*Available data*.
──────────────────────────────

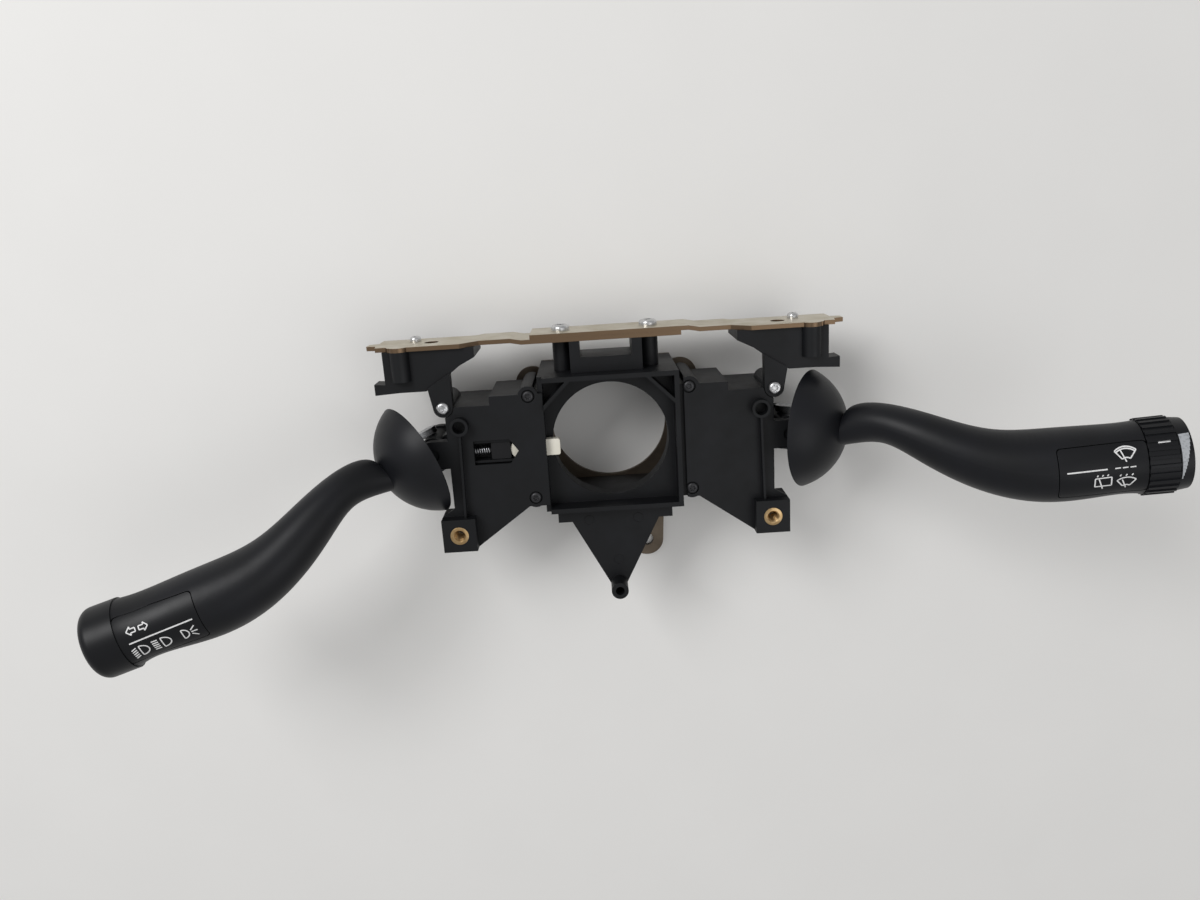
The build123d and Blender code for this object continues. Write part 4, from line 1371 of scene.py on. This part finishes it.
@dataclass
class Studio:
    """Pale floor, soft lamps and a pale world."""

    materials: Materials
    floor_z: float = -0.0422
    floor_half: float = 3.0
    world_hex: str = "ffffff"
    world_strength: float = 0.46
    aim: Triple = (0.0, 0.0, 0.0)
    lamps: tuple[Softbox, ...] = (
        Softbox("key_softbox", (-0.75, 0.75, 1.0), (0.7, 0.6), 11.5),
        Softbox("fill_softbox", (0.7, -0.2, 1.3), (1.0, 1.0), 3.6),
    )

    def build(self) -> None:
        """Build the floor, the lamps and the world."""
        fresh_selection()
        bpy.ops.mesh.primitive_plane_add(size=2 * self.floor_half, location=(0, 0, self.floor_z))
        floor = bpy.context.object
        floor.name = "studio_floor"
        self.materials.dress(floor, STUDIO_PAPER)
        for lamp in self.lamps:
            lamp.build(Vector(self.aim))
        world = bpy.data.worlds.new("pale_room")
        world.use_nodes = True
        sky = world.node_tree.nodes["Background"]
        sky.inputs["Color"].default_value = linear(self.world_hex)
        sky.inputs["Strength"].default_value = self.world_strength
        bpy.context.scene.world = world
        bpy.context.scene.view_settings.view_transform = "Standard"
        LOG.info("studio: floor at %.4f m, %d lamps", self.floor_z, len(self.lamps))


@dataclass(frozen=True)
class Viewpoint:
    """Camera above the switch, looking down its column bore at a slant."""

    place: Triple = (-0.0054, 0.1035, 0.4056)
    right: Triple = (0.99803, -0.06065, 0.01625)
    up: Triple = (0.06279, 0.9640, -0.2583)
    back: Triple = (0.0, 0.2588, 0.9659)
    lens_mm: float = 26.95
    sensor_mm: float = 36.0
    clip_m: float = 0.01

    def build(self) -> None:
        """Add the camera and make it the scene's."""
        data = bpy.data.cameras.new("view")
        data.lens = self.lens_mm
        data.sensor_width = self.sensor_mm
        data.clip_start = self.clip_m
        camera = bpy.data.objects.new("view", data)
        bpy.context.scene.collection.objects.link(camera)
        columns = Matrix((self.right, self.up, self.back)).transposed().to_4x4()
        camera.matrix_world = Matrix.Translation(self.place) @ columns
        bpy.context.scene.camera = camera


def main() -> None:
    """Build the dressed switch in its studio."""
    logging.basicConfig(level=logging.INFO, format="%(name)s: %(message)s")
    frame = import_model()
    materials = Materials()
    nodes = frame["nodes"]
    dress_nodes(nodes, materials)
    for fasteners in FASTENERS:
        fasteners.build(materials)
    ThreadedInserts().build(materials)
    joints = {row["name"]: row for row in frame["record"]["behaviour"]["joints"]}
    for spring in SPRINGS:
        spring.build(joints, materials)
    EjectorMarks().build(materials)
    TurnLeverPrints().build(nodes["left_symbol_panel"], materials)
    WiperLeverPrints().build(nodes, materials)
    Studio(materials).build()
    Viewpoint().build()


if __name__ == "__main__":
    main()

──────────────────────────────

The lines to quote run from the one containing "frame = import_model()" through the final line of the material above; please give them exactly, both ends included, and nothing else.

    frame = import_model()
    materials = Materials()
    nodes = frame["nodes"]
    dress_nodes(nodes, materials)
    for fasteners in FASTENERS:
        fasteners.build(materials)
    ThreadedInserts().build(materials)
    joints = {row["name"]: row for row in frame["record"]["behaviour"]["joints"]}
    for spring in SPRINGS:
        spring.build(joints, materials)
    EjectorMarks().build(materials)
    TurnLeverPrints().build(nodes["left_symbol_panel"], materials)
    WiperLeverPrints().build(nodes, materials)
    Studio(materials).build()
    Viewpoint().build()


if __name__ == "__main__":
    main()